== WHAT TO DO ==
Look through the material below. Copy every line with the string "behind" in it.

== DATASET EXTRACT ==
□ □ □ □ □ □ □
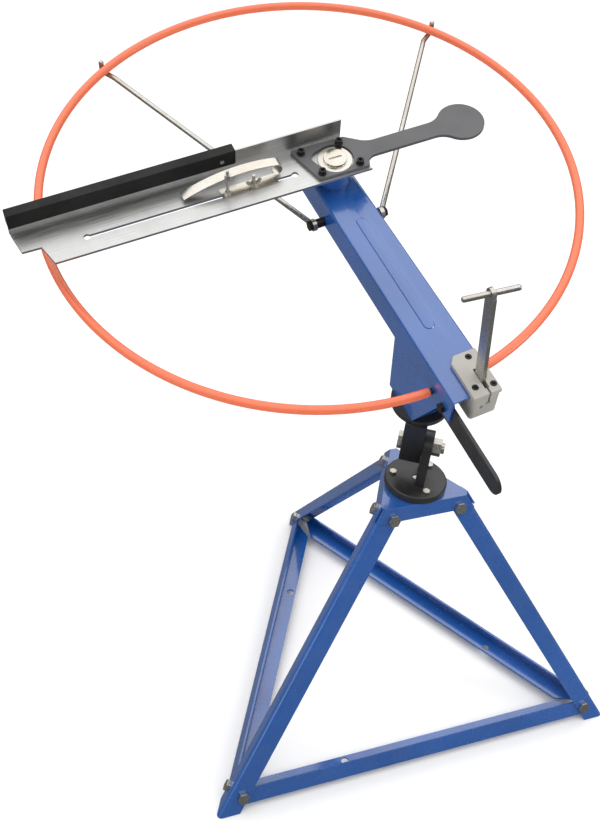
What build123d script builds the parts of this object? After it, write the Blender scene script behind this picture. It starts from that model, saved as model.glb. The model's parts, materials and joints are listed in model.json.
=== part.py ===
from build123d import *
from math import asin, atan, cos, degrees, radians, sin, sqrt, tan
import os

os.makedirs("parts", exist_ok=True)

# Hand-operated clay target trap on a three-legged sheet steel stand. Millimetres.
# The origin is on the ground under the pan axis, +Z is up, and the front of the stand faces -Y.

# ---- Stand ----
foot_inradius = 206.0        # leg faces, from the pan axis, at the ground
shoulder_inradius = 49.0     # the same faces at the height of the plate bolts
shoulder_height = 429.0
plate_top = 448.0
sheet = 3.0                  # sheet thickness of legs, crossbars and plate
leg_face = 35.0
leg_bend = 8.0
leg_top_gap = 1.5            # between a leg's end and the plate
plate_flange = 24.0
plate_corner_back = 5.0      # how far a plate flange stops short of the leg's corner
crossbar_web = 27.0
crossbar_flange = 34.0
crossbar_rise = 12.0         # crossbar's lower face above the ground
crossbar_end_back = 14.0     # how far a crossbar stops short of the leg's corner
foot_bolt_back = 29.5        # foot bolt from the leg's corner, along the side
foot_bolt_height = 27.5
plate_bolt_back = 29.0
stand_bolt = 10.0
stand_hex = 17.0
stand_head = 6.4
small_hex = 13.0
small_head = 5.3
small_nut = 6.5
stand_nut = 5.0              # low lock nuts, because neighbours meet inside each corner
bolt_end = 0.8               # how far a bolt stands out of its nut
bolt_clearance = 0.5
peg_hole_radius = 6.5
peg_hole_along = 125.8
peg_hole_edge = 9.5          # peg hole centre from the crossbar flange's inner edge

# ---- Swivel and tilt joint ----
body_gap = 0.3               # between faces of bodies that move on each other
running_gap = 0.05           # radial, for a shaft in its bore
disc_radius = 48.0
disc_thick = 12.0
pan_bolt_size = 10.0
clamp_bolt = 6.0
clamp_hex = 10.0
clamp_head = 4.0
clamp_nut = 5.0
clamp_circle = 36.0
clamp_first = 150.0
pan_travel = 25.0            # degrees each way in the arc slots
tilt_height = 526.0
tilt_azimuth = -32.9         # direction of the tilt bolt, from its head to its nut
tilt_lean = 18.76            # how far the head leans towards the thrower
tilt_bolt_size = 16.0
tilt_hex = 24.0
lower_tongue = 14.0          # thickness along the tilt bolt
upper_tongue = 32.0
tongue_eye = 24.0
tongue_base = 46.0
tongue_drop = 44.0           # upper tongue below the tilt bolt
tongue_tip = 14.0
yoke_top_wide = 56.0
recess_deep = 3.5
tilt_head = 10.0
tilt_nut_thick = 12.85
tilt_bolt_end = 18.0          # bolt past the lower tongue
recess_wide = 30.0
recess_long = 54.0

# ---- Head: s along the beam to the front, t to the right, h from the beam's top face ----
head_turn = -51.03           # the beam about the head's axis, from the tilt bolt's direction
beam_over_tilt = 243.2
beam_front = 79.0
beam_back = 380.0
beam_left = 32.5
beam_right_front = 38.0
beam_right_back = 31.0
beam_deep = 45.0
beam_bend = 5.0
bead_from = -252.0
bead_to = -38.0
bead_wide = 16.0
bead_high = 1.2
bracket_deep = 105.0         # from the beam's lower edge to the bracket's floor
bracket_top_back = -73.0
bracket_top_front = 52.0
bracket_low_back = -66.0
bracket_low_front = 2.0
flange_centre = -28.0        # yoke flange centre along s
flange_radius = 44.0
flange_thick = 10.0
flange_bolt = 8.0
flange_circle = 26.0

# ---- Throwing arm: x along the arm, y towards the throw, turned about the pivot ----
pivot_back = 335.0
arm_angle = -91.7
arm_under = 32.4             # underside of the arm above the beam's top
arm_thick = 4.0
arm_tip = 466.0
arm_front = 33.0
arm_rear = 42.0
arm_inner_rear = -27.0
arm_inner_front = -44.0
fence_high = 31.6
fence_thick = 3.0
slot_line = 3.6
slot_outer = 371.0
slot_inner = 64.0
slot_wide = 5.0
strip_from = 137.0
strip_back = 9.0             # how far the rubber stands behind the fence
strip_wall = 3.5
strip_low = 10.0             # lower edge of the rubber above the arm
rivet_from_end = 21.0
rivet_head = 3.2
rivet_rise = 1.4
tail_thick = 5.0
tail_opening = 27.0          # round part of the opening, about the pivot
tail_opening_end = (20.0, -10.0)
tail_opening_small = 12.0
tail_shoulder_front = -47.0  # where the plate's front edge turns into the neck
tail_shoulder_rear = -56.0
tail_screw_points = ((42, -26), (-17, -25), (29, 20), (-29, 22))
paddle_reach = 203.0
paddle_radius = 35.0
paddle_blend = 30.0          # radius between the neck and the paddle
neck_half = 14.0
shaft_size = 20.0
bearing_outer = 16.0
bearing_tall = 10.0
housing_radius = 24.0
spigot_radius = 18.0
spigot_drop = 12.0
crank_radius = 24.0
crank_thick = 9.0
crank_throw = 15.0
crank_pin_size = 6.0
anchor_s = -70.0             # spring anchor post, along the beam
anchor_size = 8.0
arm_screw = 6.0
arm_screw_head = 10.0
arm_screw_socket = 2.5       # radius
arm_washer = 1.6
tail_nut = 5.0
tail_nut_hex = 10.0

# ---- Clip on the arm ----
leaf_thick = 1.2
leaf_wide = 18.0
leaf_fold = 20.0             # height of the fold where the leaf turns back
leaf_tip = 228.0
leaf_tip_rise = 5.0
arch_edge = 4.0              # the arch's near edge, behind the slot's line
arch_wide = 15.0
stud_size = 4.6
stud_outer = 166.0
stud_inner = 127.0
stud_nut = 8.0
stud_nut_tall = 4.0
stud_outer_rise = 46.0
stud_inner_rise = 22.0
stud_nut_heights = (0.0, 29.0, 34.0)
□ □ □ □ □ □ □
== TASK SOLUTION ==
What build123d script builds the parts of this object? After it, write the Blender scene script behind this picture. It starts from that model, saved as model.glb. The model's parts, materials and joints are listed in model.json.
strip_back = 9.0             # how far the rubber stands behind the fence
arch_edge = 4.0              # the arch's near edge, behind the slot's line